◆ Task details ◆
Tally every line featuring "from", then give that tally alone.

━━ Dataset excerpt

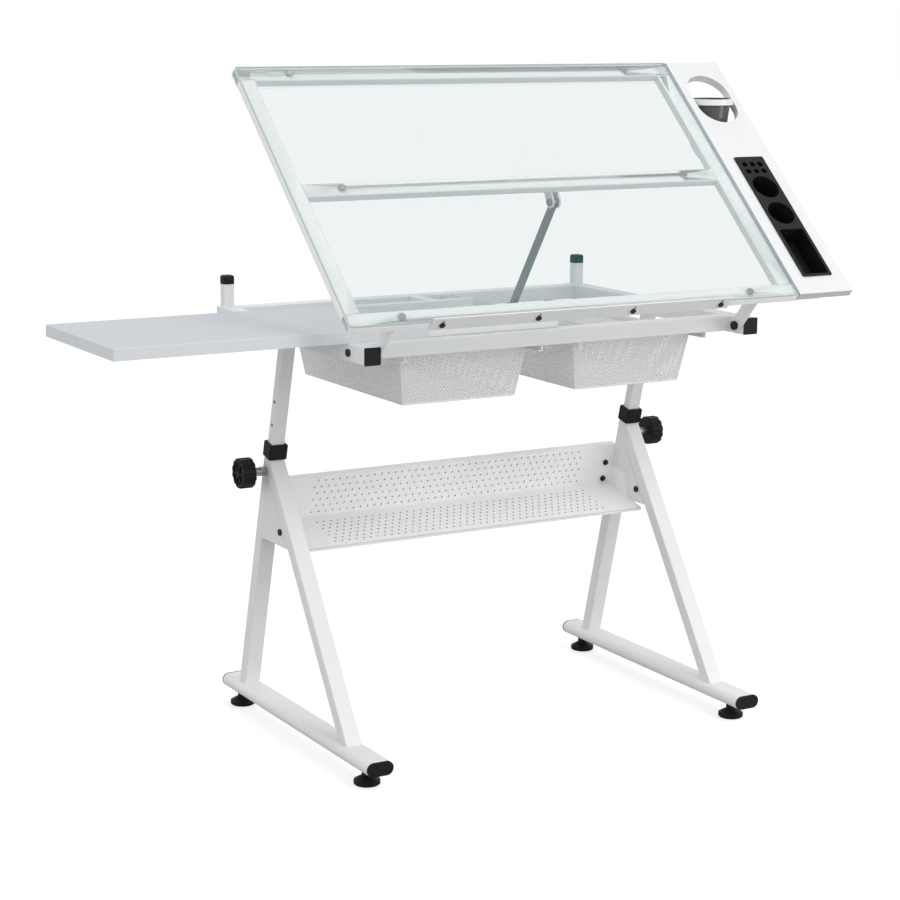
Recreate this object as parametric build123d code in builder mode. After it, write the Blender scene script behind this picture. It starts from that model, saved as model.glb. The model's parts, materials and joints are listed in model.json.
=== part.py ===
"""Drafting table with a tilting glass top, a side shelf, a side panel and two basket drawers.

Millimetres, +Z up, +X to the user's right, -Y towards the user. The origin is on the floor, under
the middle of the whole table's box. The glass stands at its drawing slope, the ledge is raised.
"""

from build123d import *
from math import asin, atan, cos, degrees, hypot, radians, sin, tan
import os

# ---------------------------------------------------------------- driving dimensions
TILT = 42.5  # slope of the glass as modelled, degrees
LEAN = 15.0  # lean of the legs from upright, towards the user as they rise, degrees

TOP_WIDTH, TOP_DEPTH, GLASS = 900.0, 588.0, 5.0
FRAME_TUBE, FRAME_HEIGHT, FRAME_WALL = 30.0, 15.0, 1.5
MIDDLE_RAIL = 300.0  # centre of the middle rail up the slope
SCREW_REACH, SCREW_HEAD, SCREW_SHANK = 350.0, 5.6, 3.0  # glass screws, each side of the middle

PANEL_WIDTH, PANEL_THICK, PANEL_GAP = 120.0, 15.0, 2.0
CUP_SLOPE, CUP_HOLE, CUP_HOLE_LENGTH = 489.0, 88.0, 125.0
CUP_RADIUS, CUP_RING, CUP_DEPTH, CUP_WALL = 40.0, 11.0, 48.0, 2.0
TRAY_WIDTH, TRAY_START, TRAY_END, TRAY_DEEP = 60.0, 41.0, 331.0, 40.0
WELL_RADIUS, PEN_RADIUS, PEN_PITCH = 27.0, 6.0, 17.5

RACK_HALF = 383.0  # side rails and legs, each side of the middle
RAIL, RAIL_WALL = 30.0, 1.5
RAIL_HEIGHT = 738.0  # middle of the side rails, and the tilt pivot, above the floor
RAIL_FRONT, RAIL_REAR = -20.0, 568.0  # rail ends, from the pivot
PIVOT_DEPTH, PIVOT_SLOPE = 94.0, 13.5  # pivot below the glass and up the slope
CROSSBAR_HEIGHT, CROSSBAR_DEPTH = 27.0, 30.0
FRONT_CROSSBAR, REAR_CROSSBAR = 20.0, 536.0  # their front faces, from the pivot
POST, POST_AT, PAD_TALL, REST_GAP = 20.0, 556.0, 16.0, 0.5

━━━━

◆ Expected answer ◆
6